## BEGIN Data extract
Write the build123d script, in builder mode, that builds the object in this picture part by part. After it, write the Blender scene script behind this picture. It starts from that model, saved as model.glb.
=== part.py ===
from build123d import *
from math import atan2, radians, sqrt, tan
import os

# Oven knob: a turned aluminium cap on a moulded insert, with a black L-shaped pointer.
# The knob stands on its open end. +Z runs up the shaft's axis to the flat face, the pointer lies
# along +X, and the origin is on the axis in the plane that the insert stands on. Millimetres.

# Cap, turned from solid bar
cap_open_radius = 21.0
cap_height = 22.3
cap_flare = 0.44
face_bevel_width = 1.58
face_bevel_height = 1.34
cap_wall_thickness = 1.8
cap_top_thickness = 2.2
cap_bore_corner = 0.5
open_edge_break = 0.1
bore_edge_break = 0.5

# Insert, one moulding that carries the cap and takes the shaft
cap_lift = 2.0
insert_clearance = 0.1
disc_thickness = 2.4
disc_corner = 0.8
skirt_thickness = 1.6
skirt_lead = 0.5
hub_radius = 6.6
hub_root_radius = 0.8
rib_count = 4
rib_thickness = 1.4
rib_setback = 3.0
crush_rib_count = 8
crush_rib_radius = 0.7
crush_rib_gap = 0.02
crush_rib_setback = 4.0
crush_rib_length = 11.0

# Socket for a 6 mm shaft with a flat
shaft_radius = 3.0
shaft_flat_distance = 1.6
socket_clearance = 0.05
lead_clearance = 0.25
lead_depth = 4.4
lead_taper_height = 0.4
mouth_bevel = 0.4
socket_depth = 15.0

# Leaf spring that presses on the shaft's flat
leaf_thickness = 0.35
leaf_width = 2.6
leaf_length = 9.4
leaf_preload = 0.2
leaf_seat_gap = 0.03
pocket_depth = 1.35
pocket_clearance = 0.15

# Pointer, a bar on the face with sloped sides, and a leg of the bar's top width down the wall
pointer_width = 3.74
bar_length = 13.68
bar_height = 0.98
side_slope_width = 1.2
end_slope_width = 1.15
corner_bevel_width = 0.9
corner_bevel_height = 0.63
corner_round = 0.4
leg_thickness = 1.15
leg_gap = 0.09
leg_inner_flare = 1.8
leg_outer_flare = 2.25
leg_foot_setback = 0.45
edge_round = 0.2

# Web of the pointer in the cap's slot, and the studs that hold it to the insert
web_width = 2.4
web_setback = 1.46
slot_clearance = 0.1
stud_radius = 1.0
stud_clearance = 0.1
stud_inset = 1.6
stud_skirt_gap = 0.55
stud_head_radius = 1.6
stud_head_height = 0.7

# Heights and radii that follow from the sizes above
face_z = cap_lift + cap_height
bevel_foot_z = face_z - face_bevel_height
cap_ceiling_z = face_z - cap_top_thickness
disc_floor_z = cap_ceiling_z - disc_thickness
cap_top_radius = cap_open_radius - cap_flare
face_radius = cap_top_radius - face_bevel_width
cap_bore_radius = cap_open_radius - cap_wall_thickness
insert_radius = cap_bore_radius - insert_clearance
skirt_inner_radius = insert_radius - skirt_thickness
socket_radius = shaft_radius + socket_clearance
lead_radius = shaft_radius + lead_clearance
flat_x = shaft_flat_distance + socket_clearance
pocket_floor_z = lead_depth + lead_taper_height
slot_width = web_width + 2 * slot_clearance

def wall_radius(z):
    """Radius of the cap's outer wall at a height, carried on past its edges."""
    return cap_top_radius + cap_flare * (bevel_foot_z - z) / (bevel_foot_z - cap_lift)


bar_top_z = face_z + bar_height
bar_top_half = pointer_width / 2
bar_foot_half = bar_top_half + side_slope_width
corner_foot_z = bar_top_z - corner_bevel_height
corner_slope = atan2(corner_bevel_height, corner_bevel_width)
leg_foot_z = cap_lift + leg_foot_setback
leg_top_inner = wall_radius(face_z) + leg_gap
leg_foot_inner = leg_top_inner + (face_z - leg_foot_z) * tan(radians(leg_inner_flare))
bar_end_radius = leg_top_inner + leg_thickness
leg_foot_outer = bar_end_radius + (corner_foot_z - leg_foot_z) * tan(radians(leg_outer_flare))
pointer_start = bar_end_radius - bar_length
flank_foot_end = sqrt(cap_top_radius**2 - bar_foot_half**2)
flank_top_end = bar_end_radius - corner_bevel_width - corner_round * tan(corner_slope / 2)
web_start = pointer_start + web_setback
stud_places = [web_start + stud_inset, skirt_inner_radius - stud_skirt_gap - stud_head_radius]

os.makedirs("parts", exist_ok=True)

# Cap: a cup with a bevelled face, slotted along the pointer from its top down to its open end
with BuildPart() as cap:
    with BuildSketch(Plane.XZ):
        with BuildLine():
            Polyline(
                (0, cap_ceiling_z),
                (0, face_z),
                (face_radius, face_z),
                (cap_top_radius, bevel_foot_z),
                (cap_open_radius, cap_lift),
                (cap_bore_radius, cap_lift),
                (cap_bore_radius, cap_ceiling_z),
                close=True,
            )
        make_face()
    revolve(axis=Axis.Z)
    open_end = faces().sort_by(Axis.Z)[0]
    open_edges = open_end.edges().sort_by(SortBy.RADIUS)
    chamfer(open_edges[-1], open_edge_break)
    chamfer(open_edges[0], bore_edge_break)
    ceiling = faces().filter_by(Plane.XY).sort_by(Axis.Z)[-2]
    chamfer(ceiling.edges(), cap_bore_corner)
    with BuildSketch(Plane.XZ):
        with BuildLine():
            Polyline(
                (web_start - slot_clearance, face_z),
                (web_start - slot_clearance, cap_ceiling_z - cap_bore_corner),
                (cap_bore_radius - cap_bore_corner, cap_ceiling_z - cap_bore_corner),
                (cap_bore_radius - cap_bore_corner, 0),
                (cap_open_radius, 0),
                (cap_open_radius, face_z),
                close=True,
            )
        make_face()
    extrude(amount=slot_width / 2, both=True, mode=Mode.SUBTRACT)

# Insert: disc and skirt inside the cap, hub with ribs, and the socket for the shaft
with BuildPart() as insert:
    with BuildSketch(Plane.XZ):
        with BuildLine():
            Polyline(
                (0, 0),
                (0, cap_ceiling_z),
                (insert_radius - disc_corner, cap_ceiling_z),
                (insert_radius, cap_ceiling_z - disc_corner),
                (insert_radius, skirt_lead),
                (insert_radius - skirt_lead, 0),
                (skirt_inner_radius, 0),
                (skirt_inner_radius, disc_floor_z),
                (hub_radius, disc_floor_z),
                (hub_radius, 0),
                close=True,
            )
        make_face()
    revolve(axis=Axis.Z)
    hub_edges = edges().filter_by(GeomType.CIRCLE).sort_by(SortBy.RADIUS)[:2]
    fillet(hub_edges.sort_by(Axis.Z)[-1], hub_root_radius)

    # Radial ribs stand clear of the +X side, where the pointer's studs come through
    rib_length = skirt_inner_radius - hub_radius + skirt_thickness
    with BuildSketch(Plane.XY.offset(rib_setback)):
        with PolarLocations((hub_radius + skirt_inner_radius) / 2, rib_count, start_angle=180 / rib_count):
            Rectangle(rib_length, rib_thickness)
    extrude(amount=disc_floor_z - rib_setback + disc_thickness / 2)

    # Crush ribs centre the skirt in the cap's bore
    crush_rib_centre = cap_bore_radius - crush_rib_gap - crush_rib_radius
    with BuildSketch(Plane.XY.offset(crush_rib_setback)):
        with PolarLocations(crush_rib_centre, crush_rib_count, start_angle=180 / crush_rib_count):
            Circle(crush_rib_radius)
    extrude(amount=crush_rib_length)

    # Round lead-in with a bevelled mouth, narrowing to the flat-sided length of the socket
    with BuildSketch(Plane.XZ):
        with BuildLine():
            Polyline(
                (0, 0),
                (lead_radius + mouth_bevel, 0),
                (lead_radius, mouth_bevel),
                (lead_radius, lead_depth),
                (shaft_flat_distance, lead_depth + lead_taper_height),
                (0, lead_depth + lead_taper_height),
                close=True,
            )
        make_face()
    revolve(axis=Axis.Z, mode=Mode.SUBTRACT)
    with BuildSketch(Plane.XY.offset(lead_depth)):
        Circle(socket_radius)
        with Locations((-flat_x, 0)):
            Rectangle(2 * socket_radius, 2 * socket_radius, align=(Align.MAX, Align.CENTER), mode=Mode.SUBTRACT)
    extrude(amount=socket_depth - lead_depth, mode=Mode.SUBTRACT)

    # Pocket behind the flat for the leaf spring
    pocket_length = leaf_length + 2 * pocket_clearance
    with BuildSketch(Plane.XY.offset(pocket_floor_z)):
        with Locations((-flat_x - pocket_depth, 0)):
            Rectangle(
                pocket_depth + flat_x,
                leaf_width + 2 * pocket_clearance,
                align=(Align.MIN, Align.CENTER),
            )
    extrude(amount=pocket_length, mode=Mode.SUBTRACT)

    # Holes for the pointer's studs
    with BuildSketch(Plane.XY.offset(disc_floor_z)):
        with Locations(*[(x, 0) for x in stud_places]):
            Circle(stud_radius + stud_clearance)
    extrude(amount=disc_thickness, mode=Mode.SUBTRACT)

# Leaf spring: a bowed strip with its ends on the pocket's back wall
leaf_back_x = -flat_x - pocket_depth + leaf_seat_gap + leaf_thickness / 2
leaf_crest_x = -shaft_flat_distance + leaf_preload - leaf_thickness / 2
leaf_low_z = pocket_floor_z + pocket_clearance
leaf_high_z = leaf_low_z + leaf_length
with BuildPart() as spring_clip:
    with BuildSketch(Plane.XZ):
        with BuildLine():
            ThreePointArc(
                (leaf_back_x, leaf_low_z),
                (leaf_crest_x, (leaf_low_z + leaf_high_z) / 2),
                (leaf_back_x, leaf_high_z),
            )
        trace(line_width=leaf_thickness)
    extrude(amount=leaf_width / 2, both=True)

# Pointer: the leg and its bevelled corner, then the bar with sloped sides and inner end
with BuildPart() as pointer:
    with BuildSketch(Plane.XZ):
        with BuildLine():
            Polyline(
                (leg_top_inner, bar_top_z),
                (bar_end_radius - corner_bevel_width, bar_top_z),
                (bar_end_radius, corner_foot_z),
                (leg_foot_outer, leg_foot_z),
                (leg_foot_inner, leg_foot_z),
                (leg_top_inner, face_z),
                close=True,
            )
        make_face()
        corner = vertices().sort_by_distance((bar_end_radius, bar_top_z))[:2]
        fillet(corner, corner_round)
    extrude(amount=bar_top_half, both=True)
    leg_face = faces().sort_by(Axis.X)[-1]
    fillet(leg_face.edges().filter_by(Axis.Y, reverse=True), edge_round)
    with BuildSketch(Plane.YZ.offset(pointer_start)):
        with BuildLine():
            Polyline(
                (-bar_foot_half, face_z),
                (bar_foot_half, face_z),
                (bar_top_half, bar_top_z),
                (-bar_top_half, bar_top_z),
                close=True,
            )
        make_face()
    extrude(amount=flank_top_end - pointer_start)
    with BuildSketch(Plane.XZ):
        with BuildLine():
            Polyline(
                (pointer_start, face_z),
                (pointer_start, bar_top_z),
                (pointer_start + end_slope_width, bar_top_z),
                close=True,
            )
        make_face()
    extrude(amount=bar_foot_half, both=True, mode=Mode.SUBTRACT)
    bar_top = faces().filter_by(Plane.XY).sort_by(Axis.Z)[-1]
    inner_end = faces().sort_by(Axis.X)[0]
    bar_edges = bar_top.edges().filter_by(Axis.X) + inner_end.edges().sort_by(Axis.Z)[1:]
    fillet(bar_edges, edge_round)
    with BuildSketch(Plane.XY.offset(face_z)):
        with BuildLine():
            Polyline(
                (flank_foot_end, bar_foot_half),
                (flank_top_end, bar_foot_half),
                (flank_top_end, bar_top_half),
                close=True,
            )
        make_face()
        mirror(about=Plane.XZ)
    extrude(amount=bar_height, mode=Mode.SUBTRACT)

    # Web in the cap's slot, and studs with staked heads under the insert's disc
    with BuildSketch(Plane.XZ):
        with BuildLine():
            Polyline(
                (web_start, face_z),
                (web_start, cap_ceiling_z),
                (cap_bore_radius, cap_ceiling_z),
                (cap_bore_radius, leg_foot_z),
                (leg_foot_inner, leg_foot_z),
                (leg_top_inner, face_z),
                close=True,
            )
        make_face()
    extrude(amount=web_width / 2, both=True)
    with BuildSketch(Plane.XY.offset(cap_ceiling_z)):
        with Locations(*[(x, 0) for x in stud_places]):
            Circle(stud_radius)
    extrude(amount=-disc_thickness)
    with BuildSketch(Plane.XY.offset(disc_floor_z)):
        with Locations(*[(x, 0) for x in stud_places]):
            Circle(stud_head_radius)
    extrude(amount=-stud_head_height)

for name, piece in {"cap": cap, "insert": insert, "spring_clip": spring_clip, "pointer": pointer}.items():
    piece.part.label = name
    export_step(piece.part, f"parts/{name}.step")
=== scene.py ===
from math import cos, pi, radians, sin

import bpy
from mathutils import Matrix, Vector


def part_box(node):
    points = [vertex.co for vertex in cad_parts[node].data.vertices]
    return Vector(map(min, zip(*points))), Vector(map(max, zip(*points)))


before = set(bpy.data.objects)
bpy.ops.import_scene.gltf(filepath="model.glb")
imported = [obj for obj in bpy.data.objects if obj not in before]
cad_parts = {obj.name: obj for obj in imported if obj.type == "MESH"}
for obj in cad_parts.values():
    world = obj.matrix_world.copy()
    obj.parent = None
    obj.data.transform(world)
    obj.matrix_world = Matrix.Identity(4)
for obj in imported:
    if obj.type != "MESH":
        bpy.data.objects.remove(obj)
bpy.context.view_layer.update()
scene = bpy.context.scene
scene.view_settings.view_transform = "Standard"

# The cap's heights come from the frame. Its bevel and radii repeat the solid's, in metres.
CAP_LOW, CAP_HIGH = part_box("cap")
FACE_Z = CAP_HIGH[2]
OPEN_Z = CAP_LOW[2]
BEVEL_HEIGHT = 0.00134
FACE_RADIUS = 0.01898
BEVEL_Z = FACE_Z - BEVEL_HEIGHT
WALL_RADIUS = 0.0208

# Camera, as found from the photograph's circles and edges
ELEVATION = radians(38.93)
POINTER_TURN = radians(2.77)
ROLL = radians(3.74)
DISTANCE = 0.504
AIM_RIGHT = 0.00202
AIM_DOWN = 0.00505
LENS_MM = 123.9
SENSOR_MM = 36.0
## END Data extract
→ **Brief**:
Your task is to transcribe the line containing "for name, piece" and every line after it, through the last line of the data, exactly as written and with nothing more.

→ **Result**:
for name, piece in {"cap": cap, "insert": insert, "spring_clip": spring_clip, "pointer": pointer}.items():
    piece.part.label = name
    export_step(piece.part, f"parts/{name}.step")
=== scene.py ===
from math import cos, pi, radians, sin

import bpy
from mathutils import Matrix, Vector


def part_box(node):
    points = [vertex.co for vertex in cad_parts[node].data.vertices]
    return Vector(map(min, zip(*points))), Vector(map(max, zip(*points)))


before = set(bpy.data.objects)
bpy.ops.import_scene.gltf(filepath="model.glb")
imported = [obj for obj in bpy.data.objects if obj not in before]
cad_parts = {obj.name: obj for obj in imported if obj.type == "MESH"}
for obj in cad_parts.values():
    world = obj.matrix_world.copy()
    obj.parent = None
    obj.data.transform(world)
    obj.matrix_world = Matrix.Identity(4)
for obj in imported:
    if obj.type != "MESH":
        bpy.data.objects.remove(obj)
bpy.context.view_layer.update()
scene = bpy.context.scene
scene.view_settings.view_transform = "Standard"

# The cap's heights come from the frame. Its bevel and radii repeat the solid's, in metres.
CAP_LOW, CAP_HIGH = part_box("cap")
FACE_Z = CAP_HIGH[2]
OPEN_Z = CAP_LOW[2]
BEVEL_HEIGHT = 0.00134
FACE_RADIUS = 0.01898
BEVEL_Z = FACE_Z - BEVEL_HEIGHT
WALL_RADIUS = 0.0208

# Camera, as found from the photograph's circles and edges
ELEVATION = radians(38.93)
POINTER_TURN = radians(2.77)
ROLL = radians(3.74)
DISTANCE = 0.504
AIM_RIGHT = 0.00202
AIM_DOWN = 0.00505
LENS_MM = 123.9
SENSOR_MM = 36.0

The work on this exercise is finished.